PEM 0.00% 35.0¢ perilya limited

should pem buy back shares with hedge fund, page-21

  1. 71 Posts.
    TTC,

    Thanks for the reply, you have obviously put some time and effort into it and I appreciate this - Now if I may state my rebuttal

    1. Assets are only good if they are producing positive cash flow - so any valuation on them as a "going concern" basis will obviously overstate them if they are insolvent (ie negative cashflow). Ion carbide had a great NTA just before they went bust. With regards to PEM's cash, I think you're been a bit picky but anyway, the point I make is when you continually roll out "PEM has $77m" you are implying they've got the $77m just sitting there in the bank that they can do anything they want with (like funding negative cashflow operations - sorry couldn't resist) ;-) ). This is false - $25m is reserved for the performance bonds and they will need $10m to repay debt.

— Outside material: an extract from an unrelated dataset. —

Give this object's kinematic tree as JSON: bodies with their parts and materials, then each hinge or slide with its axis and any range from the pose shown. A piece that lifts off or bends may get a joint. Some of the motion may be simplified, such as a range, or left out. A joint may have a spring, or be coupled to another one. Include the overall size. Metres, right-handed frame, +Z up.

So they effectively have only $42m at their disposal. Which leads me to:

    2. You state "PEM is currently borderline profitable. You are forgetting their hedging (both currency and metal), which is $80M in the money". Well may I take a little quote (seems not have been mentioned in previously in the PEM thread) from PEM's update on the 24th June 2008.

    "Production at Broken Hill has continued to improve and is on track to meet full year guidance of approximately 90,000 tonnes of contained zinc and 55,000 tonnes of contained lead at a cash operating cost of approximately US$0.95 per pound zinc (net of hedging)"

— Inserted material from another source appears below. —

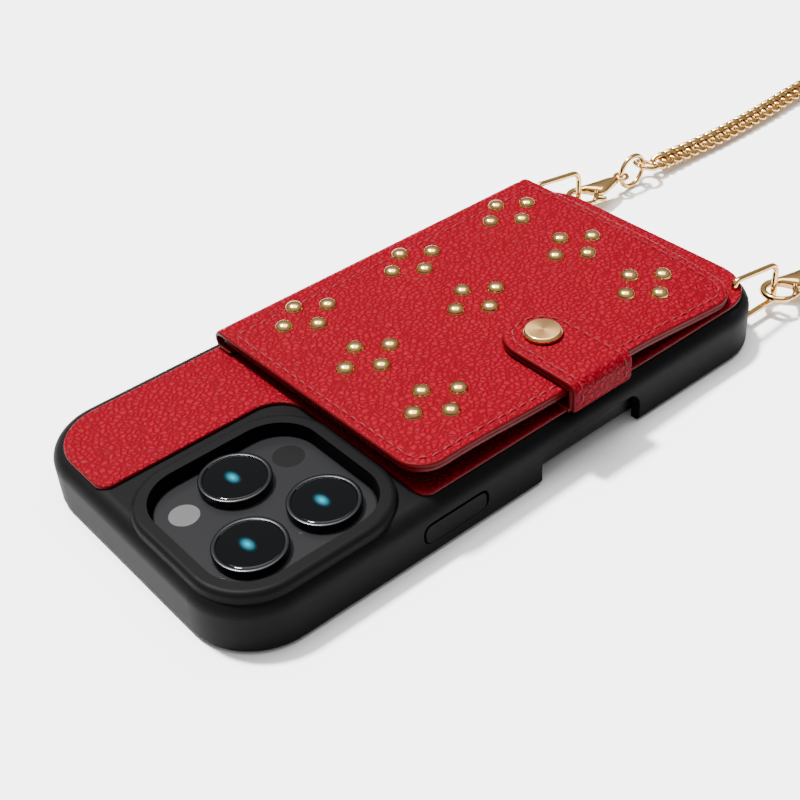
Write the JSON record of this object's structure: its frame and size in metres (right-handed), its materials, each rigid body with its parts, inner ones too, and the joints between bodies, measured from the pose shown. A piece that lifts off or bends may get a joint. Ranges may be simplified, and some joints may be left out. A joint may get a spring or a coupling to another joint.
{
  "type": "phone wallet case with strap",
  "caption": "Soft phone case with a studded leather card flap, snap tab and detachable wrist-to-shoulder chain on wire bails.",
  "frame": {"origin": "middle of the case on the plane of its front lip, which rests on a table", "axes": "+Z out of the back of the case, +Y towards the chain end, +X towards the side with the snap tab"},
  "size_m": [0.1162, 0.2899, 0.0222],
  "materials": {
    "shell_tpu": "soft-touch black moulded polyurethane, fine matte texture",
    "suede": "black microfibre",
    "red_leather": "pebbled bright red leather, satin, lacquered lighter edges",
    "lining_leather": "smooth red lining leather",
    "board": "thin stiffening board",
    "gold": "polished pale gold plating",
    "spring_steel": "fine spring wire",
    "gold_chain": "pale gold anodised, polished",
    "tie": "plain red band",
    "phone_metal": "dark satin metal",
    "black_glass": "glossy black glass",
    "lens_metal": "polished dark rings with a light rim",
    "lens_glass": "coated optical glass, blue-green reflections",
    "lamp_glass": "frosted pale diffuser"
  },
  "bodies": {
    "case": {"case_shell": "shell_tpu", "case_lining": "suede", "back_panel": "red_leather", "pocket_rear": "red_leather", "pocket_front": "red_leather", "tab_root": "red_leather", "flap_spine": "red_leather", "chain_coil": "gold_chain", "chain_far_run": "gold_chain", "chain_near_run": "gold_chain", "coil_tie": "tie", "far_clasp_body": "gold", "far_clasp_pin": "gold", "far_clasp_spring": "spring_steel", "far_jump_ring": "gold", "far_end_link": "gold", "near_clasp_body": "gold", "near_clasp_pin": "gold", "near_clasp_spring": "spring_steel", "near_jump_ring": "gold", "near_end_link": "gold"},
    "flap": {"flap_lining": "lining_leather", "flap_board": "board", "flap_leather": "red_leather", "dome_studs": "gold", "snap_post": "gold"},
    "tab": {"tab_leather": "red_leather", "tab_lining": "lining_leather", "snap_cap": "gold", "snap_socket": "gold"},
    "phone": {"phone_frame": "phone_metal", "phone_back_glass": "black_glass", "phone_screen": "black_glass", "touch_control": "phone_metal", "camera_plateau": "black_glass", "lamp_window": "lamp_glass", "depth_sensor": "lens_glass", "lens_top_ring": "lens_metal", "lens_top_glass": "lens_glass", "lens_bottom_ring": "lens_metal", "lens_bottom_glass": "lens_glass", "lens_middle_ring": "lens_metal", "lens_middle_glass": "lens_glass"},
    "far_bail": {"far_bail": "gold"},
    "near_bail": {"near_bail": "gold"},
    "far_lever": {"far_clasp_lever": "gold"},
    "near_lever": {"near_clasp_lever": "gold"},
    "power_cover": {"power_cover": "shell_tpu"},
    "power_key": {"power_key": "phone_metal"},
    "volume_up_cover": {"volume_up_cover": "shell_tpu"},
    "volume_up_key": {"volume_up_key": "phone_metal"},
    "volume_down_cover": {"volume_down_cover": "shell_tpu"},
    "volume_down_key": {"volume_down_key": "phone_metal"}
  },
  "joints": [
    {"name": "flap_open", "type": "hinge", "parent": "case", "child": "flap", "pos_m": [-0.0317, 0.01775, 0.0159], "axis": [0, -1, 0], "range_deg": [0, 160], "deforming": ["flap_spine"]},
    {"name": "tab_open", "type": "hinge", "parent": "case", "child": "tab", "pos_m": [0.0379, 0.0176, 0.01435], "axis": [0, 1, 0], "range_deg": [0, 110]},
    {"name": "phone_slide", "type": "slide", "parent": "case", "child": "phone", "axis": [0, 0, -1], "range_m": [0, 0.014]},
    {"name": "far_bail_swing", "type": "hinge", "parent": "case", "child": "far_bail", "pos_m": [-0.0318, 0.068, 0.0134], "axis": [0, 0.4229, -0.9062], "range_deg": [-4, 4]},
    {"name": "near_bail_swing", "type": "hinge", "parent": "case", "child": "near_bail", "pos_m": [0.0318, 0.068, 0.0134], "axis": [0, 0.4229, -0.9062], "range_deg": [-4, 4]},
    {"name": "far_lever_press", "type": "hinge", "parent": "case", "child": "far_lever", "pos_m": [-0.02997, 0.08854, 0.0049], "axis": [0, 0, -1], "range_deg": [0, 30], "stiffness_Nm_per_rad": 0.0003, "springref_deg": -17.19},
    {"name": "near_lever_press", "type": "hinge", "parent": "case", "child": "near_lever", "pos_m": [0.03423, 0.08854, 0.0049], "axis": [0, 0, -1], "range_deg": [0, 30], "stiffness_Nm_per_rad": 0.0003, "springref_deg": -17.19},
    {"name": "power_cover_press", "type": "slide", "parent": "case", "child": "power_cover", "axis": [-1, 0, 0], "range_m": [0, 0.0004], "stiffness_N_per_m": 300},
    {"name": "power_key_press", "type": "slide", "parent": "phone", "child": "power_key", "axis": [-1, 0, 0], "range_m": [0, 0.0004], "stiffness_N_per_m": 200},
    {"name": "volume_up_cover_press", "type": "slide", "parent": "case", "child": "volume_up_cover", "axis": [1, 0, 0], "range_m": [0, 0.0004], "stiffness_N_per_m": 300},
    {"name": "volume_up_key_press", "type": "slide", "parent": "phone", "child": "volume_up_key", "axis": [1, 0, 0], "range_m": [0, 0.0004], "stiffness_N_per_m": 200},
    {"name": "volume_down_cover_press", "type": "slide", "parent": "case", "child": "volume_down_cover", "axis": [1, 0, 0], "range_m": [0, 0.0004], "stiffness_N_per_m": 300},
    {"name": "volume_down_key_press", "type": "slide", "parent": "phone", "child": "volume_down_key", "axis": [1, 0, 0], "range_m": [0, 0.0004], "stiffness_N_per_m": 200}
  ],
  "couplings": [
    {"joint": "power_key_press", "follows": "power_cover_press", "ratio": 1},
    {"joint": "volume_up_key_press", "follows": "volume_up_cover_press", "ratio": 1},
    {"joint": "volume_down_key_press", "follows": "volume_down_cover_press", "ratio": 1}
  ]
}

    Now what is those three words in brackets at the end? Yep that's right - "net of hedging" ie the Lead. So even with this marvelous hedge book they still produced at a cost of $0.95.
    FACT - Zinc price is currently $0.7643

    But here I concede a point - with the zinc they HAVE hedged for 2009 they will make good money:
    They have:

    17996 tonnes @ $3,655 AUD
    5,000 tonnes @ $2,109 USD

    Using the current exchange rate of around $0.887 to convert the AUD hedging gives an 22,996 tonnes at an average of $2,995.64 USD. Or in pounds, 50.7m pounds at $1.36.

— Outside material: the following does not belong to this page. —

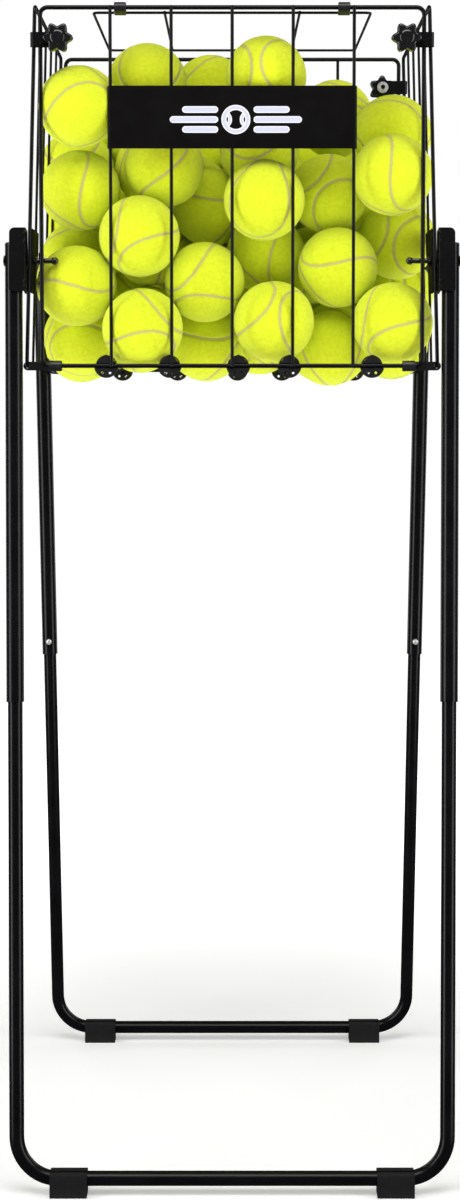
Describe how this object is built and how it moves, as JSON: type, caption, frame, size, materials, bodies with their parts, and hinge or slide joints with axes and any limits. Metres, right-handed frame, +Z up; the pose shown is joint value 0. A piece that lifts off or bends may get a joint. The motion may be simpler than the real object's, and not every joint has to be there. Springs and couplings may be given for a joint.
{
  "type": "tennis ball hopper",
  "caption": "Wire tennis ball basket with a hinged wire lid and a floor of spinning rods, on two U-shaped leg frames that swing up to become handles.",
  "frame": {"origin": "on the floor, under the centre of the basket, with all feet standing on it", "axes": "+X to the basket's right, -Y to the front with the sign plate, +Z up"},
  "size_m": [0.3762, 0.424, 0.9636],
  "materials": {
    "powder_coat": "satin black powder coat with soft highlights",
    "strap_steel": "black finished sheet steel, semi-gloss",
    "black_sheet": null,
    "knob_plastic": "glossy black moulded plastic",
    "clip_plastic": "satin black moulded nylon",
    "bright_steel": "bright zinc-plated steel",
    "foot_rubber": "dark grey moulded rubber, matt"
  },
  "bodies": {
    "basket": {"front_panel": "powder_coat", "back_panel": "powder_coat", "side_panel_right": "powder_coat", "side_panel_left": "powder_coat", "sign_plate": "black_sheet", "corner_strap_front_right": "strap_steel", "corner_strap_front_left": "strap_steel", "corner_strap_rear_right": "strap_steel", "corner_strap_rear_left": "strap_steel", "bottom_clip_front_right": "clip_plastic", "bottom_clip_front_left": "clip_plastic", "bottom_clip_rear_right": "clip_plastic", "bottom_clip_rear_left": "clip_plastic", "pivot_bolt_front_right": "bright_steel", "pivot_bolt_front_left": "bright_steel", "pivot_bolt_rear_right": "bright_steel", "pivot_bolt_rear_left": "bright_steel"},
    "lid_frame": {"lid": "powder_coat", "lid_clip_left": "clip_plastic", "lid_clip_right": "clip_plastic"},
    "knob_front_right": {"star_knob_front_right": "knob_plastic"},
    "knob_front_left": {"star_knob_front_left": "knob_plastic"},
    "knob_rear_right": {"star_knob_rear_right": "knob_plastic"},
    "knob_rear_left": {"star_knob_rear_left": "knob_plastic"},
    "rod_carriage_1": {"roller_cap_front_1": "clip_plastic", "roller_cap_rear_1": "clip_plastic"},
    "rod_1": {"roller_rod_1": "powder_coat"},
    "rod_carriage_2": {"roller_cap_front_2": "clip_plastic", "roller_cap_rear_2": "clip_plastic"},
    "rod_2": {"roller_rod_2": "powder_coat"},
    "rod_carriage_3": {"roller_cap_front_3": "clip_plastic", "roller_cap_rear_3": "clip_plastic"},
    "rod_3": {"roller_rod_3": "powder_coat"},
    "rod_carriage_4": {"roller_cap_front_4": "clip_plastic", "roller_cap_rear_4": "clip_plastic"},
    "rod_4": {"roller_rod_4": "powder_coat"},
    "rod_carriage_5": {"roller_cap_front_5": "clip_plastic", "roller_cap_rear_5": "clip_plastic"},
    "rod_5": {"roller_rod_5": "powder_coat"},
    "front_legs": {"upper_tube_front_left": "powder_coat", "upper_tube_front_right": "powder_coat", "leg_bracket_front_left": "strap_steel", "leg_bracket_front_right": "strap_steel", "foot_front_left": "foot_rubber", "foot_front_right": "foot_rubber", "lower_frame_front": "powder_coat"},
    "button_front_left": {"snap_button_front_left": "bright_steel"},
    "button_front_right": {"snap_button_front_right": "bright_steel"},
    "rear_legs": {"upper_tube_rear_left": "powder_coat", "upper_tube_rear_right": "powder_coat", "leg_bracket_rear_left": "strap_steel", "leg_bracket_rear_right": "strap_steel", "foot_rear_left": "foot_rubber", "foot_rear_right": "foot_rubber", "lower_frame_rear": "powder_coat"},
    "button_rear_left": {"snap_button_rear_left": "bright_steel"},
    "button_rear_right": {"snap_button_rear_right": "bright_steel"}
  },
  "joints": [
    {"name": "lid_hinge", "type": "hinge", "parent": "basket", "child": "lid_frame", "pos_m": [0, -0.13, 0.959], "axis": [1, 0, 0], "range_deg": [0, 225]},
    {"name": "knob_front_right_turn", "type": "hinge", "parent": "basket", "child": "knob_front_right", "pos_m": [0.141, -0.13, 0.933], "axis": [0, -1, 0], "continuous": true},
    {"name": "knob_front_left_turn", "type": "hinge", "parent": "basket", "child": "knob_front_left", "pos_m": [-0.141, -0.13, 0.933], "axis": [0, -1, 0], "continuous": true},
    {"name": "knob_rear_right_turn", "type": "hinge", "parent": "basket", "child": "knob_rear_right", "pos_m": [0.141, 0.13, 0.933], "axis": [0, 1, 0], "continuous": true},
    {"name": "knob_rear_left_turn", "type": "hinge", "parent": "basket", "child": "knob_rear_left", "pos_m": [-0.141, 0.13, 0.933], "axis": [0, 1, 0], "continuous": true},
    {"name": "rod_1_slide", "type": "slide", "parent": "basket", "child": "rod_carriage_1", "axis": [1, 0, 0], "range_m": [-0.0125, 0.0115]},
    {"name": "rod_1_spin", "type": "hinge", "parent": "rod_carriage_1", "child": "rod_1", "pos_m": [-0.1035, 0, 0.669], "axis": [0, 1, 0], "continuous": true},
    {"name": "rod_2_slide", "type": "slide", "parent": "basket", "child": "rod_carriage_2", "axis": [1, 0, 0], "range_m": [-0.0125, 0.0115]},
    {"name": "rod_2_spin", "type": "hinge", "parent": "rod_carriage_2", "child": "rod_2", "pos_m": [-0.0515, 0, 0.669], "axis": [0, 1, 0], "continuous": true},
    {"name": "rod_3_slide", "type": "slide", "parent": "basket", "child": "rod_carriage_3", "axis": [1, 0, 0], "range_m": [-0.017, 0.007]},
    {"name": "rod_3_spin", "type": "hinge", "parent": "rod_carriage_3", "child": "rod_3", "pos_m": [0.005, 0, 0.669], "axis": [0, 1, 0], "continuous": true},
    {"name": "rod_4_slide", "type": "slide", "parent": "basket", "child": "rod_carriage_4", "axis": [1, 0, 0], "range_m": [-0.007, 0.017]},
    {"name": "rod_4_spin", "type": "hinge", "parent": "rod_carriage_4", "child": "rod_4", "pos_m": [0.047, 0, 0.669], "axis": [0, 1, 0], "continuous": true},
    {"name": "rod_5_slide", "type": "slide", "parent": "basket", "child": "rod_carriage_5", "axis": [1, 0, 0], "range_m": [-0.023, 0.001]},
    {"name": "rod_5_spin", "type": "hinge", "parent": "rod_carriage_5", "child": "rod_5", "pos_m": [0.115, 0, 0.669], "axis": [0, 1, 0], "continuous": true},
    {"name": "front_legs_swing", "type": "hinge", "parent": "basket", "child": "front_legs", "pos_m": [0, -0.124, 0.755], "axis": [-1, 0, 0], "range_deg": [0, 180]},
    {"name": "button_front_left_press", "type": "slide", "parent": "front_legs", "child": "button_front_left", "axis": [0, -0.9944, 0.1061], "range_m": [0, 0.003], "stiffness_N_per_m": 600, "springref_m": -0.002},
    {"name": "button_front_right_press", "type": "slide", "parent": "front_legs", "child": "button_front_right", "axis": [0, -0.9944, 0.1061], "range_m": [0, 0.003], "stiffness_N_per_m": 600, "springref_m": -0.002},
    {"name": "rear_legs_swing", "type": "hinge", "parent": "basket", "child": "rear_legs", "pos_m": [0, 0.124, 0.755], "axis": [1, 0, 0], "range_deg": [0, 180]},
    {"name": "button_rear_left_press", "type": "slide", "parent": "rear_legs", "child": "button_rear_left", "axis": [0, 0.9944, 0.1061], "range_m": [0, 0.003], "stiffness_N_per_m": 600, "springref_m": -0.002},
    {"name": "button_rear_right_press", "type": "slide", "parent": "rear_legs", "child": "button_rear_right", "axis": [0, 0.9944, 0.1061], "range_m": [0, 0.003], "stiffness_N_per_m": 600, "springref_m": -0.002}
  ]
}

    So assuming 198.4m pounds production (90,000 tonnes), if their costs are $1.03 then they make $0.33 on 50.7m pounds ($1.36-$1.03) or $16.73m but then lose $0.2657 on the rest (which is unhedged) ie $0.2657 on 147.7m pounds which is $39.244m. So a net loss of $22.514m USD or $25.4m AUD at todays exchange rate on 09 production.

    Now as for the $80m hedging gain as at 30th June 2008 (does the fact I mention that date give you a clue as to what I am going to state next?)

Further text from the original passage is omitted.